- Your goal
Please output only the lines that run from the line containing "Model this object" through the end of the material below, exactly.

-- Start Supplied entries --

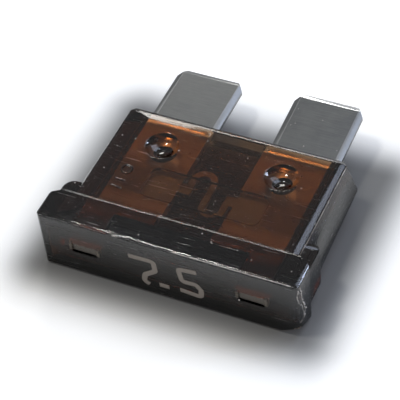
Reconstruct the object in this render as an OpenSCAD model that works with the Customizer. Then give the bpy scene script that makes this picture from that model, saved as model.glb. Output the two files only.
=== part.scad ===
// Automotive blade fuse, regular size: a moulded see-through housing over one stamped zinc element.
// It lies on its large face. X runs across the head, Y from the head to the blade tips, Z is up.
// The origin is under the middle of the whole fuse, on the surface that it lies on.

/* [Head] */
// Width of the head, the widest part of the housing
head_w = 19.3; // [19.1:0.1:21]
// Thickness of the head
head_t = 5.1; // [4.6:0.1:6]
// Depth of the head's large face, from its front to its ridge
head_d = 2.85; // [2.5:0.05:3.1]
// Depth of the head where its sloped back meets the body
head_foot_d = 3.4; // [3.2:0.05:3.7]
// Radius on the head's long edges
head_edge_r = 0.3; // [0.1:0.02:0.5]
// Radius on the head's upright corners
head_corner_r = 0.45; // [0.2:0.05:0.7]
// Width of the slant across the head's back corners
head_slant_w = 0.9; // [0.4:0.1:1.2]
// Depth of the slant across the head's back corners
head_slant_d = 0.6; // [0.3:0.1:0.9]

/* [Worn corner] */
// Width of the corner that is worn off the head, at the right below
worn_w = 1.8; // [0.4:0.1:2.4]
// Depth of the worn corner
worn_d = 2.3; // [0.4:0.1:2.6]
// Height of the worn corner
worn_h = 1; // [0.2:0.1:1.4]

/* [Body] */
// Distance from the head's front to the body's blade end
body_l = 12.4; // [11.9:0.1:13.5]
// Thickness of the body over its two large faces
body_t = 3.3; // [3:0.1:4]
// Width of the body's upper face
body_face_w = 16.6; // [16:0.1:17.4]
// Width of the body's lower face
body_base_w = 17.2; // [16.4:0.1:17.6]
// Width of the body over its side walls, at the head
body_w = 18.4; // [17.9:0.05:18.6]
// Width of the body over its side walls, at the blade end
body_end_w = 18.1; // [17.7:0.05:18.4]
// Height of the side ridge over the middle of the body, at the head
ridge_head_h = 0.15; // [-0.2:0.05:0.6]
// Height of the side ridge over the middle of the body, at the blade end
ridge_end_h = -0.45; // [-0.7:0.05:0.4]
// Height of the upright wall below the ridge, at the head
side_wall_head_h = 1.5; // [0.6:0.1:1.7]
// Height of the upright wall below the ridge, at the blade end
side_wall_end_h = 0.35; // [0.1:0.05:0.8]
// Bevel round the body's blade end
body_bevel = 0.3; // [0.1:0.05:0.5]

/* [Shoulder] */
// Width of the shoulder behind the head
shoulder_w = 18.85; // [18.7:0.05:19]
// Distance from the head's front to the shoulder's back, on the right
shoulder_l = 4.95; // [4.6:0.05:5.3]
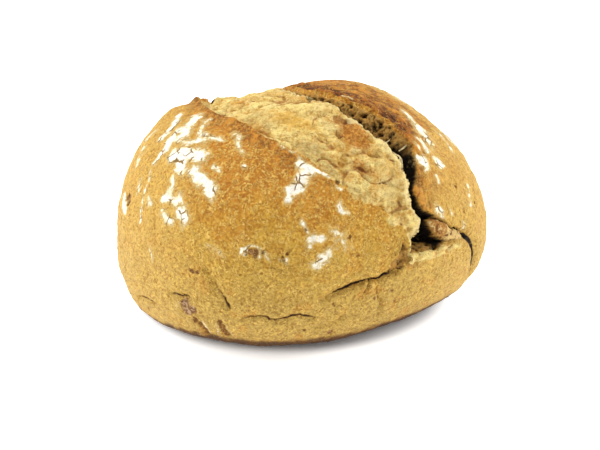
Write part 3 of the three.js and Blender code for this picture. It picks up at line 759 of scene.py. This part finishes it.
def bread():
    """The crust and the crumb, mixed from the masks."""
    m = Nodes("baked_crust")
    bloom, crumb, brown, flour = m.attribute("zones")
    crack_shade, scar, purple, mark = m.attribute("marks")
    deep, hole, height = m.attribute("depths")[:3]
    rise, rough, orange, olive = m.attribute("forms")
    yellow, side, right, under = m.attribute("areas")
    flake, flake_right, pale_lip, trough = m.attribute("flakes")

    def both(a, b):
        return m.math("MULTIPLY", a, b)

    def off(value, by):
        return both(m.math("SUBTRACT", value, 0.5), by)

    def frayed(mask, by_noise, by, *levels):
        return m.step(m.math("ADD", mask, off(by_noise, by)), *levels)

    wide, middle, small, grain = m.noise(26), m.noise(8, 3, 0.6), m.noise(2.3, 3, 0.7), m.noise(1.3, 1, 0.6)
    # the smooth crust: golden brown above, paler and duller toward the foot
    crust = m.mix(m.step(middle, 0.3, 0.7), srgb(196, 146, 44), srgb(214, 172, 64))
    tan = m.mix(m.step(middle, 0.3, 0.7), srgb(182, 116, 34), srgb(206, 144, 52))
    inland = m.math("SUBTRACT", 1.0, both(side, 0.8))
    crust = m.mix(both(frayed(height, wide, 0.5, 0.45, 0.85), inland), crust, tan)
    low = m.mix(m.step(small, 0.3, 0.7), srgb(178, 146, 68), srgb(206, 177, 102))
    crust = m.mix(frayed(height, wide, 0.3, 0.18, 0.72), low, crust)
    crust = m.mix(m.step(m.noise(11, 2, 0.5), 0.55, 0.68, 0.0, 0.45), crust, srgb(204, 138, 48))
    crust = m.mix(m.math("MAXIMUM", both(side, 0.42), both(right, 0.5)), crust,
        m.mix(m.step(small, 0.3, 0.7), srgb(218, 174, 90), srgb(240, 208, 136)))
    rind = m.mix(frayed(rough, small, 2.2, 0.2, 0.8), srgb(116, 60, 14), srgb(212, 144, 54))
    dark_rind = m.mix(frayed(rough, small, 2.4, 0.25, 0.9), srgb(82, 38, 8), srgb(170, 102, 30))
    rind = m.mix(m.step(brown, 0.8, 0.96), rind, dark_rind)
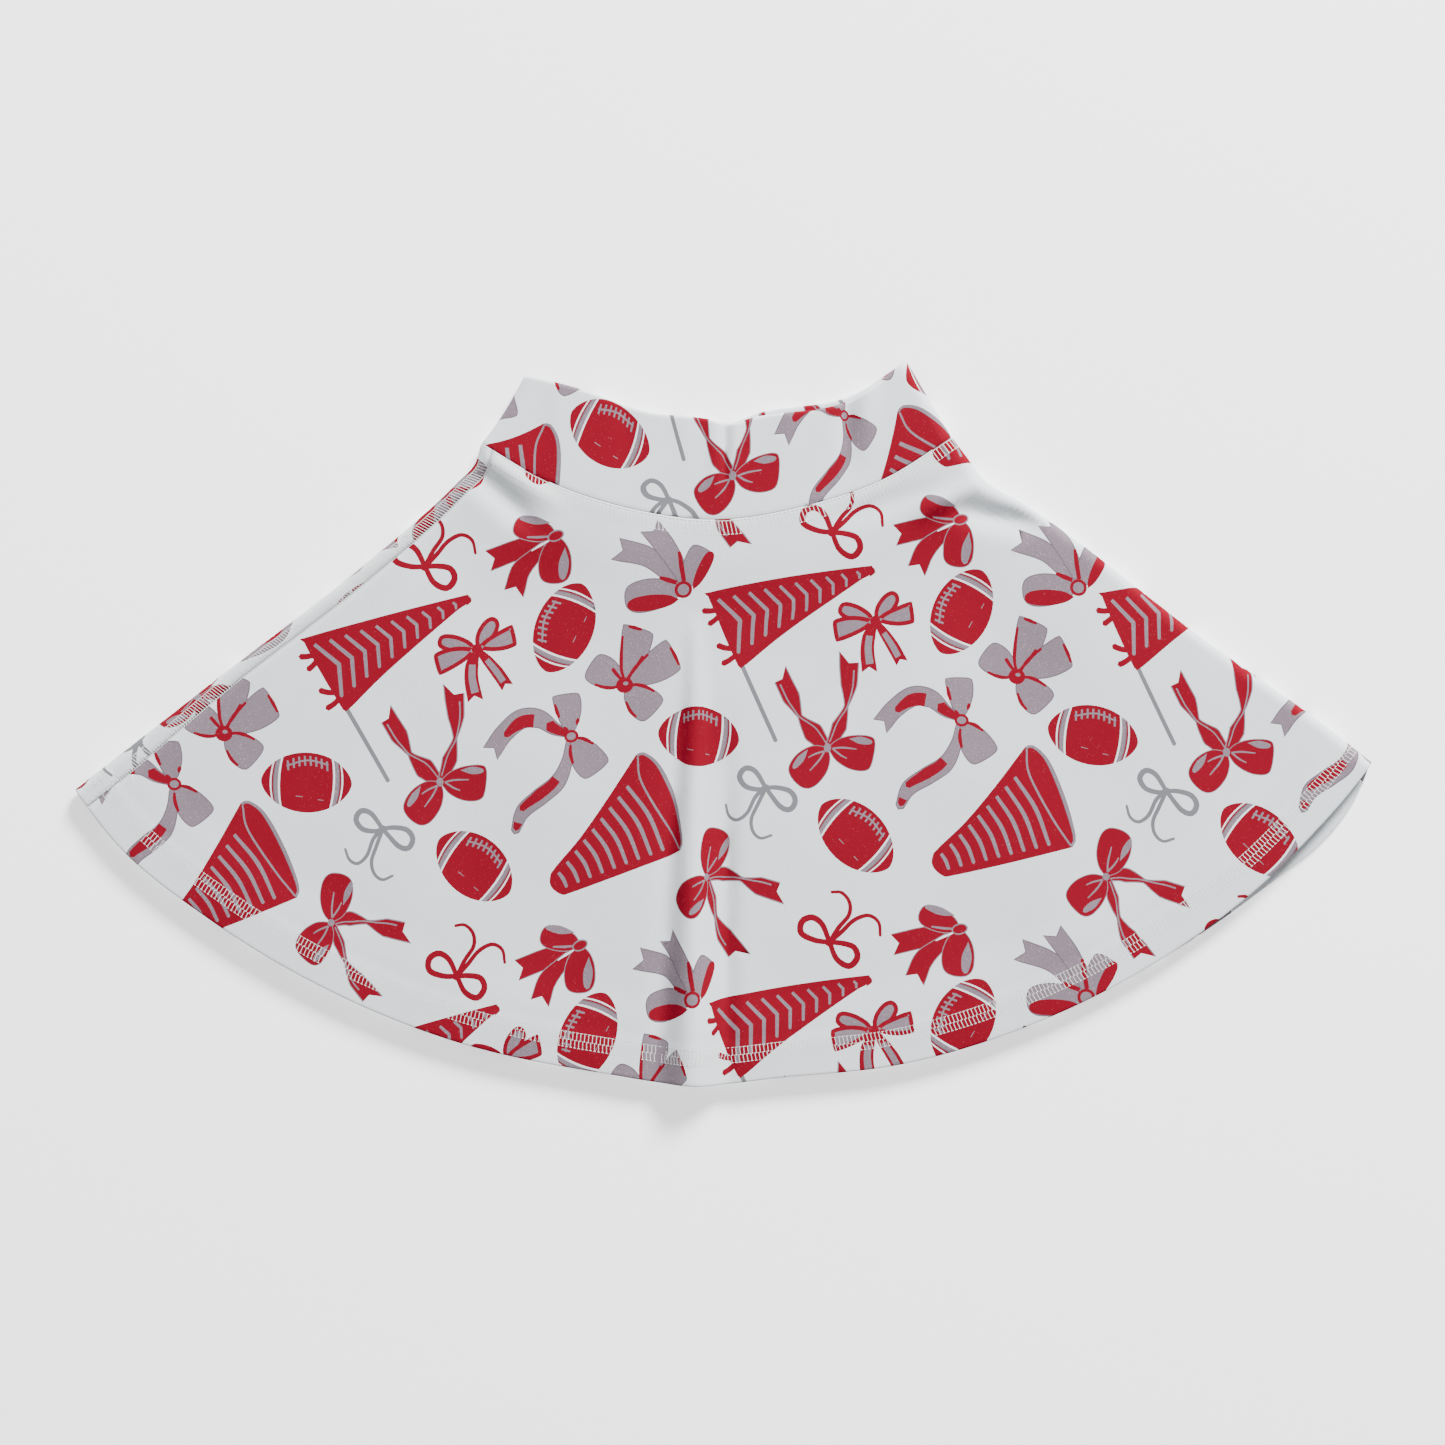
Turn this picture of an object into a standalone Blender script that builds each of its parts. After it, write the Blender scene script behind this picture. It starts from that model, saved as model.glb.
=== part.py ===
"""A child's flared cheer skirt in printed knit, laid flat on its back with the waist towards +Y.

The skirt is a flattened tube: a front and a back panel meet at two side seams, and a doubled
waistband with a loop of elastic inside is sewn round the top. Every layer is laid on one
shared surface, so neighbouring layers stay parallel. Lengths are in millimetres until the
points are placed. +X is to the right of the laid skirt, +Z is up, and the origin is on the
floor under the middle of the whole.
"""
import math

import bmesh
import bpy
import numpy as np

MM = 0.001

# Driving dimensions, in millimetres
CLOTH = 0.7            # brushed knit
ELASTIC = 0.9
THREAD = 0.25          # a row of stitching, as a band
LABEL = 0.25
GAP = 0.3              # air between touching layers
BAND_R = 5.7           # half the height of the laid waistband, and the radius of its folds
SKIRT_R = 4.4          # the same for the skirt below it
SPREAD = 70.0          # the distance below the waist seam where the skirt reaches that radius
SKIRT_LONG = 275.0     # waist seam to hem
LIFT = 0.85            # hem, band and stitched rows stand this much off the floor
HEM_TURN_UP = 19.0
HEM_STITCH = (9.75, 17.25)      # the hem stitching, from the hem edge
WAIST_STITCH = (0.6, 6.0)       # the waist stitching, from the waist seam
WAIST_LOOPER = 2.5              # where its inner thread starts
SEAM_ALLOWANCE = 6.6            # how far the waistband's edge reaches below the waist seam
SIDE_STITCH_TOP = 6.9           # the side stitching starts this far below the waist seam
SIDE_STITCH = (-5.3, -2.4, 0.5)        # edges and middle of the side stitching, from the seam
SIDE_STITCH_RIGHT = (-0.5, 2.4, 5.3)
SIDE_SEAM = 9.5        # from the fold round to the seam, at the waist
SIDE_SEAM_DRIFT = 3.5  # how much further it is at the hem
ELASTIC_WIDE = 33.0
BAND_JOIN = 1.5        # where the waistband's ends meet, counted round the tube as in surface()
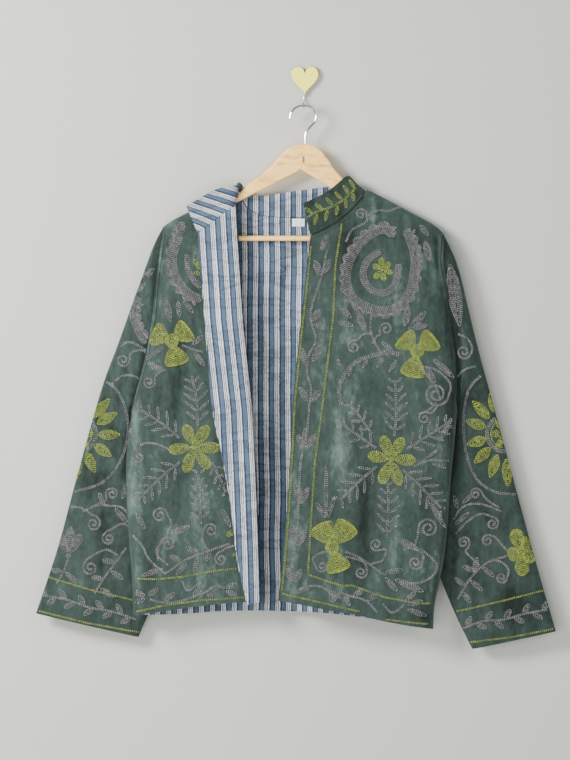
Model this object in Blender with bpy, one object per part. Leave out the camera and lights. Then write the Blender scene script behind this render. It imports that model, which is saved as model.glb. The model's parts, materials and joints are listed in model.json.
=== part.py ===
"""Open velvet jacket on a wooden hanger, hung from a hook under a heart-shaped wall plaque.

Sizes are in millimetres until a mesh is made. X runs to the right as seen from the front,
Z runs up, and the front faces -Y. The origin is the middle of the plaque's flat back, so the
wall is the plane y = 0. Right and left are the wearer's: the right half of the jacket is on -X.
"""

import math

import bpy
import numpy as np

MM = 0.001

# Cloth
VELVET = 1.5
LINING = 1.0
SEAM_GAP = 0.4
LAYER_GAP = 0.5
LABEL_THICKNESS = 0.8
LABEL_X = (-20.5, -0.5)
LABEL_Z = (-222.4, -234.7)
FIT_GAP = 0.3

# Depths of the hung jacket, as distances in front of the wall
HANGER_DEPTH = 24.0
BACK_DEPTH = 13.0
SIDE_SEAM_DEPTH = 42.0
BACK_SIDE_DEPTH = 38.0
SHOULDER_ROLL = 12.0
NECK_ROLL = 15.0
NECK_ROLL_REACH = 40.0
SIDE_ROLL = 30.0
FRONT_ROLL_DEPTH = 9.5
LEFT_CHEST_DEPTH = 27.0
RIGHT_CHEST_DEPTH = 19.0
CHEST_FALL = 170.0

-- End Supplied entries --

- Expected output
Model this object in Blender with bpy, one object per part. Leave out the camera and lights. Then write the Blender scene script behind this render. It imports that model, which is saved as model.glb. The model's parts, materials and joints are listed in model.json.
=== part.py ===
"""Open velvet jacket on a wooden hanger, hung from a hook under a heart-shaped wall plaque.

Sizes are in millimetres until a mesh is made. X runs to the right as seen from the front,
Z runs up, and the front faces -Y. The origin is the middle of the plaque's flat back, so the
wall is the plane y = 0. Right and left are the wearer's: the right half of the jacket is on -X.
"""

import math

import bpy
import numpy as np

MM = 0.001

# Cloth
VELVET = 1.5
LINING = 1.0
SEAM_GAP = 0.4
LAYER_GAP = 0.5
LABEL_THICKNESS = 0.8
LABEL_X = (-20.5, -0.5)
LABEL_Z = (-222.4, -234.7)
FIT_GAP = 0.3

# Depths of the hung jacket, as distances in front of the wall
HANGER_DEPTH = 24.0
BACK_DEPTH = 13.0
SIDE_SEAM_DEPTH = 42.0
BACK_SIDE_DEPTH = 38.0
SHOULDER_ROLL = 12.0
NECK_ROLL = 15.0
NECK_ROLL_REACH = 40.0
SIDE_ROLL = 30.0
FRONT_ROLL_DEPTH = 9.5
LEFT_CHEST_DEPTH = 27.0
RIGHT_CHEST_DEPTH = 19.0
CHEST_FALL = 170.0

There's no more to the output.